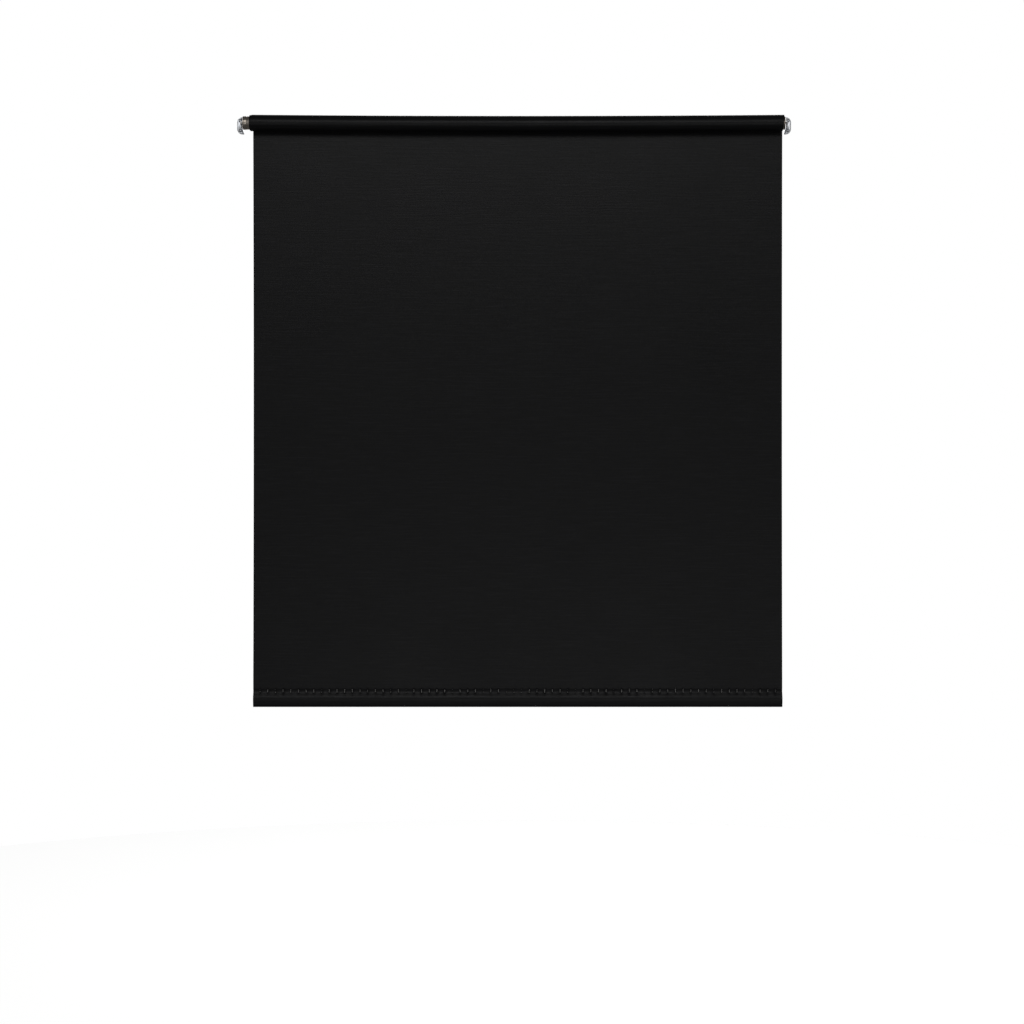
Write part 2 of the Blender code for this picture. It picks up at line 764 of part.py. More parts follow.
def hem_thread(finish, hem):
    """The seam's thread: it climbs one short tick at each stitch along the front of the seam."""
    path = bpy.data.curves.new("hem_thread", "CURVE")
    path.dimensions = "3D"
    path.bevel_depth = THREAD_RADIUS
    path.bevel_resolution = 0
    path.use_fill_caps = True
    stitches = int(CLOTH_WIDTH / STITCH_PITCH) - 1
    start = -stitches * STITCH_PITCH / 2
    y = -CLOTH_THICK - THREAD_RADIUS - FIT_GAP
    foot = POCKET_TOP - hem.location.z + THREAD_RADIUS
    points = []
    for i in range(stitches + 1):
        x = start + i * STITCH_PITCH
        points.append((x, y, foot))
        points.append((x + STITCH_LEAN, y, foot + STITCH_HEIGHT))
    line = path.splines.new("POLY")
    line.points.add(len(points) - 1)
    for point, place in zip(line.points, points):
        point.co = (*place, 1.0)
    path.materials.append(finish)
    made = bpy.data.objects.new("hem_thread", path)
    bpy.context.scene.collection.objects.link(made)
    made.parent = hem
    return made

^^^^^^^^

# CHALLENGE:
Please output the entire listing exactly as it stands.

# FINAL RESULT:
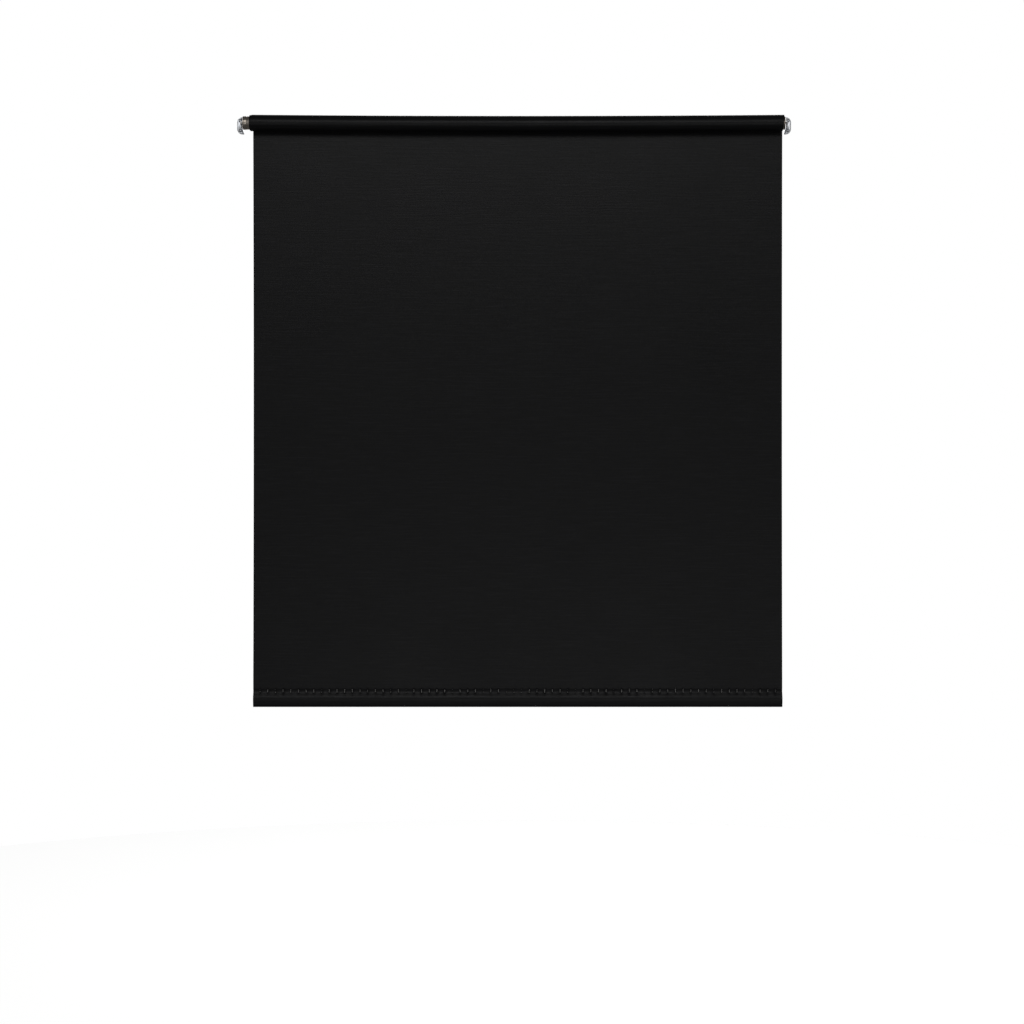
Write part 2 of the Blender code for this picture. It picks up at line 764 of part.py. More parts follow.
def hem_thread(finish, hem):
    """The seam's thread: it climbs one short tick at each stitch along the front of the seam."""
    path = bpy.data.curves.new("hem_thread", "CURVE")
    path.dimensions = "3D"
    path.bevel_depth = THREAD_RADIUS
    path.bevel_resolution = 0
    path.use_fill_caps = True
    stitches = int(CLOTH_WIDTH / STITCH_PITCH) - 1
    start = -stitches * STITCH_PITCH / 2
    y = -CLOTH_THICK - THREAD_RADIUS - FIT_GAP
    foot = POCKET_TOP - hem.location.z + THREAD_RADIUS
    points = []
    for i in range(stitches + 1):
        x = start + i * STITCH_PITCH
        points.append((x, y, foot))
        points.append((x + STITCH_LEAN, y, foot + STITCH_HEIGHT))
    line = path.splines.new("POLY")
    line.points.add(len(points) - 1)
    for point, place in zip(line.points, points):
        point.co = (*place, 1.0)
    path.materials.append(finish)
    made = bpy.data.objects.new("hem_thread", path)
    bpy.context.scene.collection.objects.link(made)
    made.parent = hem
    return made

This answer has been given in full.